Jasmine Murrell
Brooklyn, NY
CREATIVE DISCIPLINE-
interdisciplinary
PRIMARY MEDIUM(S)-
Sculpture
ARTIST STATEMENT-
I am an interdisciplinary artist making work about miracles, miracles that happen in the worst of times and in the most invisible places. I primarily explore the relationship between human society and the natural world. Whether I am using thread and found objects, soil or photography, my art blurs the line between history and mythology. I am primarily inspired by the indomitable spirit, humor, and inventiveness of my diasporic African community - surviving, striving against powerful, seemingly insurmountable forces, has resulted in the miraculous. I want to give the viewer/explorer/performer another vision or experience of mundane objects, or the dirt beneath our feet another life. I strive to create work that feels like being somewhere beyond this planet while still being a part of this planet. My multimedia installation invites viewers to interact with living sculptures. Soil is used as a medium to conjure modern and ancient interspecies communication as a method for healing, insight and community gatherings.
ARTIST BIOGRAPHY-
Jasmine Murrell is a Brooklyn-based interdisciplinary visual artist who employs several different mediums to create sculptures, installations, photography, performance, land art, and films that are both futuristic and ancient.

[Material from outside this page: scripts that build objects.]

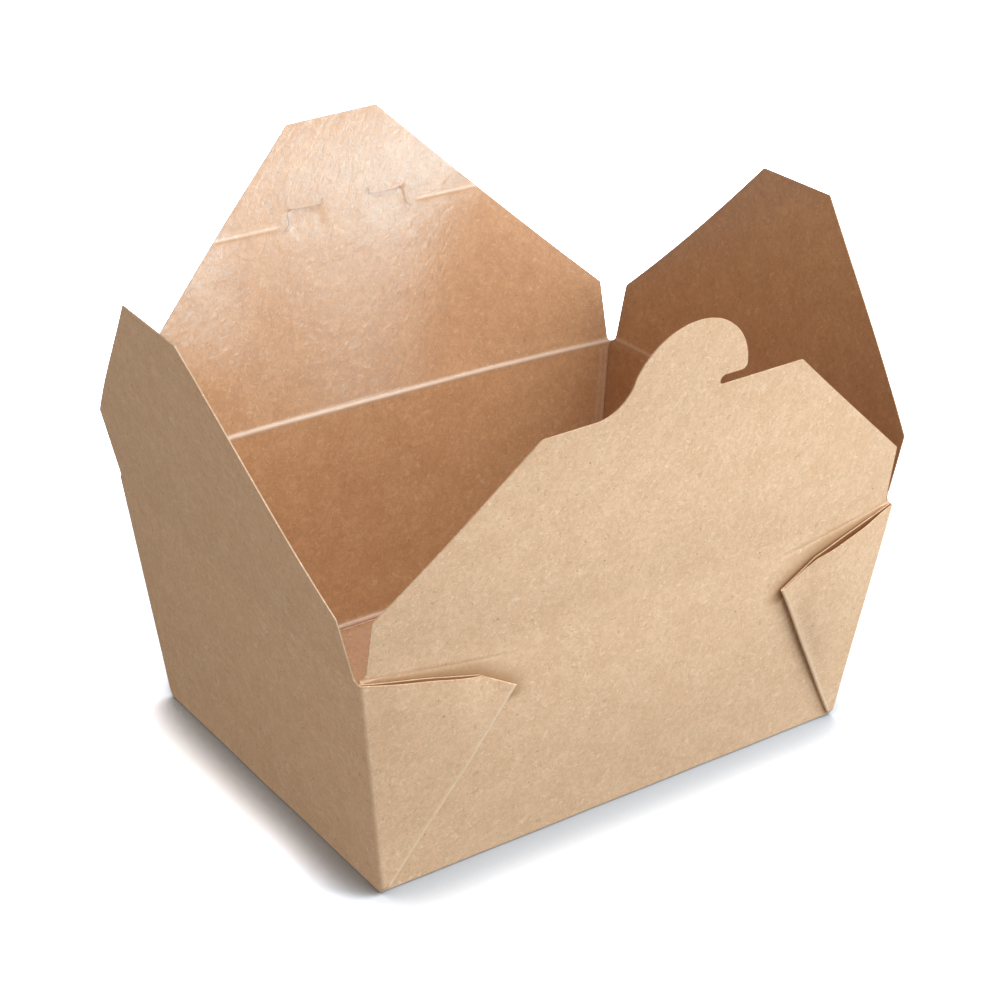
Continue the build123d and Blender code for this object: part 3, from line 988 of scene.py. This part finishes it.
# Looks of the board, with linear colours
OUTSIDE = {
    "deep": (0.790, 0.505, 0.300, 1),
    "pale": (0.840, 0.558, 0.345, 1),
    "pulp": 0.42,
    "pulp_tint": (0.62, 0.40, 0.235, 1),
    "light": (0.95, 0.74, 0.54, 1),
    # the dark colour is also that of painted shade on marked board
    "dark": (0.46, 0.26, 0.13, 1),
    "speck": (0.16, 0.08, 0.04, 1),
    # colour of painted highlight on marked board
    "painted_light": (0.98, 0.76, 0.54, 1),
    "light_fibres": 0.52,
    "dark_fibres": 0.44,
    "bump": 0.5,
    "wavy": 0.0,
    "roughness": 0.70,
    "coat": 0.0,
}
INSIDE = dict(
    OUTSIDE,
    deep=(0.565, 0.295, 0.134, 1),
    pale=(0.625, 0.340, 0.163, 1),
    pulp_tint=(0.42, 0.23, 0.11, 1),
    light=(0.80, 0.55, 0.34, 1),
    dark=(0.36, 0.17, 0.07, 1),
    # colour of painted highlight on marked board
    painted_light=(0.95, 0.78, 0.62, 1),
    pulp=0.42,
    light_fibres=0.34,
    dark_fibres=0.40,
    bump=0.35,
    wavy=0.20,
    roughness=0.55,
    coat=1.0,
)
CUT_EDGE = dict(
    OUTSIDE,
    deep=(0.62, 0.42, 0.27, 1),
    pale=(0.72, 0.51, 0.34, 1),
    roughness=0.8,
)


def make_materials():
    """One material for each of a sheet's slots: outer face, inner face and edge."""
    looks = {"kraft_outside": OUTSIDE, "kraft_inside": INSIDE, "kraft_cut_edge": CUT_EDGE}
    return [kraft(name, look) for name, look in looks.items()]


def floor_material():
    """White where it is seen, with painted shade close to the box from an occlusion node and its
    colour raised where the lamps' shade falls, and dull in the light that it gives back.
    """
    material = bpy.data.materials.new("floor")
    material.use_nodes = True
    tree = material.node_tree
    tree.nodes.clear()
    n = Nodes(tree)
    path = n.add("ShaderNodeLightPath")
    # painted contact shade from an occlusion node, close to the box
    near = n.add("ShaderNodeAmbientOcclusion", {"Distance": 0.031}, samples=12).outputs["AO"]
    openness = n.between(near, 0.44, 0.97)
    where = n.add("ShaderNodeNewGeometry").outputs["Position"]
    spot = n.add("ShaderNodeSeparateXYZ", {0: where})
    leftward = n.math("SUBTRACT", spot.outputs[1], spot.outputs[0])
    distance = n.add("ShaderNodeVectorMath", {0: where}, operation="LENGTH").outputs["Value"]
    away = n.math("MAXIMUM", n.between(leftward, 0.02, 0.09), n.between(distance, 0.22, 0.34))
    # colour raised on the side in the lamps' shade and far from the box, so that the floor shows
    # white there in spite of the shadow
    lit_side, shaded_side = (1.16, 1.18, 1.21, 1), (4.8, 5.5, 6.4, 1)
    far = n.mix(away, lit_side, shaded_side)
    white = n.mix(openness, (0.46, 0.495, 0.535, 1), far)
    colour = n.mix(path.outputs["Is Glossy Ray"], (0.08, 0.08, 0.08, 1), (0.9, 0.9, 0.9, 1))
    lit = n.add("ShaderNodeBsdfDiffuse", {"Color": colour})
    seen = n.add("ShaderNodeBsdfDiffuse", {"Color": white})
    chosen = n.add(
        "ShaderNodeMixShader",
        {0: path.outputs["Is Camera Ray"], 1: lit.outputs[0], 2: seen.outputs[0]},
    )
    n.add("ShaderNodeOutputMaterial", {"Surface": chosen.outputs[0]})
    return material


def make_stage():
    """Plain white floor with the box's shadow close to it, partly lit shadow and partly painted
    shade, and an even white background.
    """
    mesh = bpy.data.meshes.new("floor")
    size = 6.0
    corners = [(-size, -size, 0), (size, -size, 0), (size, size, 0), (-size, size, 0)]
    mesh.from_pydata(corners, [], [(0, 1, 2, 3)])
    mesh.materials.append(floor_material())
    floor = bpy.data.objects.new("floor", mesh)
    bpy.context.scene.collection.objects.link(floor)

    world = bpy.data.worlds.new("studio")
    bpy.context.scene.world = world
    world.use_nodes = True
    world.node_tree.nodes.clear()
    n = Nodes(world.node_tree)
    path = n.add("ShaderNodeLightPath")
    fill = n.add("ShaderNodeBackground", {"Color": (1.0, 0.93, 0.87, 1), "Strength": 0.34})
    white = n.add("ShaderNodeBackground", {"Color": (1, 1, 1, 1), "Strength": 1.0})
    chosen = n.add(
        "ShaderNodeMixShader",
        {0: path.outputs["Is Camera Ray"], 1: fill.outputs[0], 2: white.outputs[0]},
    )
    n.add("ShaderNodeOutputWorld", {"Surface": chosen.outputs[0]})


def softbox(name, azimuth, elevation, distance, size, power, colour=(0.97, 1.0, 1.03)):
    """A lamp aimed at the box, (width, height) in size; azimuth is to the right of the front."""
    a, e = math.radians(azimuth), math.radians(elevation)
    way = Vector((math.sin(a) * math.cos(e), -math.cos(a) * math.cos(e), math.sin(e)))
    lamp = bpy.data.lights.new(name, "AREA")
    lamp.shape = "RECTANGLE"
    lamp.size, lamp.size_y = size
    lamp.energy = power
    lamp.color = colour
    thing = bpy.data.objects.new(name, lamp)
    bpy.context.scene.collection.objects.link(thing)
    thing.location = way * distance + Vector((0, 0, 0.06))
    thing.rotation_euler = way.to_track_quat("Z", "Y").to_euler()
    return thing


# Camera, fitted to the photograph's corners
VIEW_AZIMUTH = -35.006
VIEW_ELEVATION = 26.858
VIEW_ROLL = 0.624
VIEW_DISTANCE = 812.358
VIEW_CENTRE = (0, 0, 50.0)
VIEW_RIGHT, VIEW_UP = 0.48, -31.835
FOCAL_PIXELS = 2237.479
FRAME_PIXELS = 1000
SENSOR = 36.0


def make_camera():
    azimuth, elevation, roll = (
        math.radians(v) for v in (VIEW_AZIMUTH, VIEW_ELEVATION, VIEW_ROLL)
    )
    level = math.cos(elevation)
    forward = Vector((-math.sin(azimuth) * level, math.cos(azimuth) * level, -math.sin(elevation)))
    right = Vector((math.cos(azimuth), math.sin(azimuth), 0))
    up = right.cross(forward)
    x = right * math.cos(roll) + up * math.sin(roll)
    y = up * math.cos(roll) - right * math.sin(roll)
    z = -forward
    spot = Vector(VIEW_CENTRE) - x * VIEW_RIGHT - y * VIEW_UP + z * VIEW_DISTANCE
    data = bpy.data.cameras.new("camera")
    data.sensor_width = SENSOR
    data.lens = FOCAL_PIXELS * SENSOR / FRAME_PIXELS
    data.clip_start = 0.05
    data.clip_end = 20
    camera = bpy.data.objects.new("camera", data)
    bpy.context.scene.collection.objects.link(camera)
    turn = Matrix((x, y, z)).transposed().to_4x4()
    camera.matrix_world = Matrix.Translation(spot * MM) @ turn
    bpy.context.scene.camera = camera


materials = make_materials()
make_tray(materials)
make_flaps(materials)
make_stage()

# Lamps: bright ones from the right, a low one from the left, and one that the back flap mirrors
softbox("broad", 36, 14, 1.5, (1.3, 0.7), 5.6)
softbox("front", 8, 32, 1.2, (0.5, 0.4), 2.9)
softbox("key", 40, 52, 1.0, (0.5, 0.5), 7.1)
softbox("side", 62, 18, 0.9, (0.4, 0.4), 1.35, (0.93, 1.0, 1.12))
softbox("low_fill", -75, 4, 1.5, (1.2, 0.3), 6.0, (0.98, 0.95, 0.91))
sheen = softbox("sheen", 37.2, 12.4, 1.3, (0.30, 0.21), 1.9, (0.48, 1.0, 1.22))
sheen.data.shape = "ELLIPSE"
make_camera()
bpy.context.scene.view_settings.view_transform = "Standard"
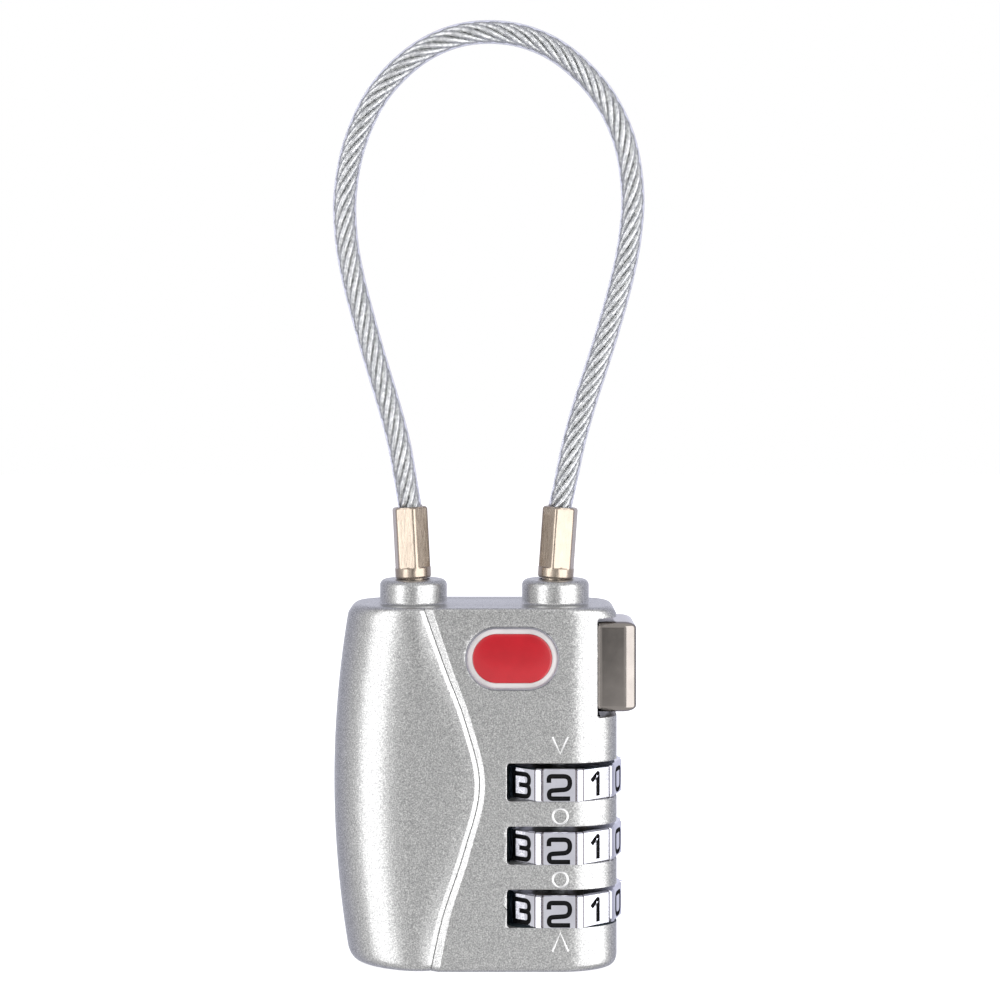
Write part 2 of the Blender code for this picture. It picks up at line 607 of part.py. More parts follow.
def cable():
    curve = bpy.data.curves.new("cable", "CURVE")
    curve.dimensions = "3D"
    curve.bevel_depth = CABLE_DIAMETER / 2
    curve.bevel_resolution = 2
    curve.use_fill_caps = True
    route = smooth_route(CABLE_ROUTE, CABLE_POINTS)
    spline = curve.splines.new("POLY")
    spline.points.add(len(route) - 1)
    for point, place in zip(spline.points, route):
        point.co = (*place, 1)
    solid_curve("cable", curve, "cable_sheath", Matrix.Identity(4))


clear_scene()
lock = new_collection("cable_luggage_lock")
cutters = new_collection("cutters")
windows = window_cutters()
notch = notch_cutter()
front_shell()
rear_cover()
badge_face = CASE_HALF_DEPTH - 0.1 * MM
badge_oval("badge_plate", 0.25 * MM, badge_face, badge_face - BADGE_THICKNESS, "badge_red")
dials_and_sleeves()
spindle()
springs()
release_button()
latch_slide()
ferrule("anchor_ferrule", 0, (-7.1 * MM, -5.7 * MM))
ferrule("lock_ferrule", 1, (-7.4 * MM, -5.8 * MM))
anchor_clip()
key_cylinder()
rear_fittings()
cable()
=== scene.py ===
"""The looks of the cable luggage lock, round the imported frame: casing, dials, button, badge and shackle.

The frame: +Z up along the cable, -Y the front, +X the side of the dials and the button.
Everything is in metres.
"""

import math

import bmesh
import bpy
import numpy as np
from mathutils import Matrix, Vector
from mathutils.geometry import interpolate_bezier

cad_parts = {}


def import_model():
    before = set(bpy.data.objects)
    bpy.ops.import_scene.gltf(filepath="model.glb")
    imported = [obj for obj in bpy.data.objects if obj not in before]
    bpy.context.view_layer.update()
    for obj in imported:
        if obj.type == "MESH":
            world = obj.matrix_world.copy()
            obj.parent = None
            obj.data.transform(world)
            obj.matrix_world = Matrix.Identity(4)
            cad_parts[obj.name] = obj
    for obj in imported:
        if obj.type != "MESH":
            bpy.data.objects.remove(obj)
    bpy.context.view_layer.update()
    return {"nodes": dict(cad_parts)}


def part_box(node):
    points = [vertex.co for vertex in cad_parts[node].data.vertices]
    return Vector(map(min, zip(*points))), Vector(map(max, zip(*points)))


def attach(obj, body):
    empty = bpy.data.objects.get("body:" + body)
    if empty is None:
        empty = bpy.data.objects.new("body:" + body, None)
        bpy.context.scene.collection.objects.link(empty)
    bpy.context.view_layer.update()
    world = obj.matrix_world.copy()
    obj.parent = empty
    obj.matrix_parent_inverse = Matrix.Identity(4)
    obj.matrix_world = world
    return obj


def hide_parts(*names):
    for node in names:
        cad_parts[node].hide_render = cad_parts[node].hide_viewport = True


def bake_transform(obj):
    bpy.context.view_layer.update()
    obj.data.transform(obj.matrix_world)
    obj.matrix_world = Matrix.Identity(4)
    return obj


MM = 0.001

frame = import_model()

# ---------------- places read from the frame

_, shell_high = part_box("front_shell")
_, cover_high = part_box("rear_cover")
button_low, button_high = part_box("release_button")
badge_low, badge_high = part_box("badge_plate")
core_low, core_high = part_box("cylinder_core")
reset_low, reset_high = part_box("reset_pin")
dial_boxes = [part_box(f"dial_{number}") for number in (1, 2, 3)]
rivet_boxes = [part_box(f"cover_rivet_{number}") for number in (1, 2, 3)]
BOTH_SIDES = (0, 1)

CASE_HALF_WIDTH = shell_high[0]
CASE_HALF_DEPTH = cover_high[1]
CASE_HEIGHT = cover_high[2]
BOSS_TOP = shell_high[2]
DIAL_X = (dial_boxes[0][0][0] + dial_boxes[0][1][0]) / 2
DIAL_Z = [(low[2] + high[2]) / 2 for low, high in dial_boxes]
DIAL_RADIUS = (dial_boxes[0][1][0] - dial_boxes[0][0][0]) / 2
DIAL_HEIGHT = dial_boxes[0][1][2] - dial_boxes[0][0][2]
CORE_X = (core_low[0] + core_high[0]) / 2

# ---------------- the casing's form

LEFT_BULGE = 1.7 * MM
LEFT_BULGE_Z = 20.0 * MM
RIGHT_CORNER = (5.4 * MM, 3.4 * MM)
FRONT_LEFT_CORNER = (8.6 * MM, 5.8 * MM)
REAR_LEFT_CORNER = (5.0 * MM, 3.6 * MM)
SEAM_Y = (4.31 * MM, 4.43 * MM)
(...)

She has collaborated with various local and global communities to construct sustainable art systems that not only empower but also bring joy and play through a cross-generational interactive experience. She has exhibited nationally and internationally, in venues such as the Museum of Contemporary Art; the Bronx Museum; the Museum of Contemporary Art Chicago; the Whitney Museum, the African-American Museum of Art, and the International Museum of Photography. Murrell has been a resident artist at the Bronx Museum AIM program; Baxter St. Gallery workspace; BRIClab contemporary art residency and Block Gallery workspace. Her work has been included in the book MFON: Women Photographers of the African Diaspora, and The New York Times, Time Magazine, Hyperallergic, The Detroit Times and several other publications.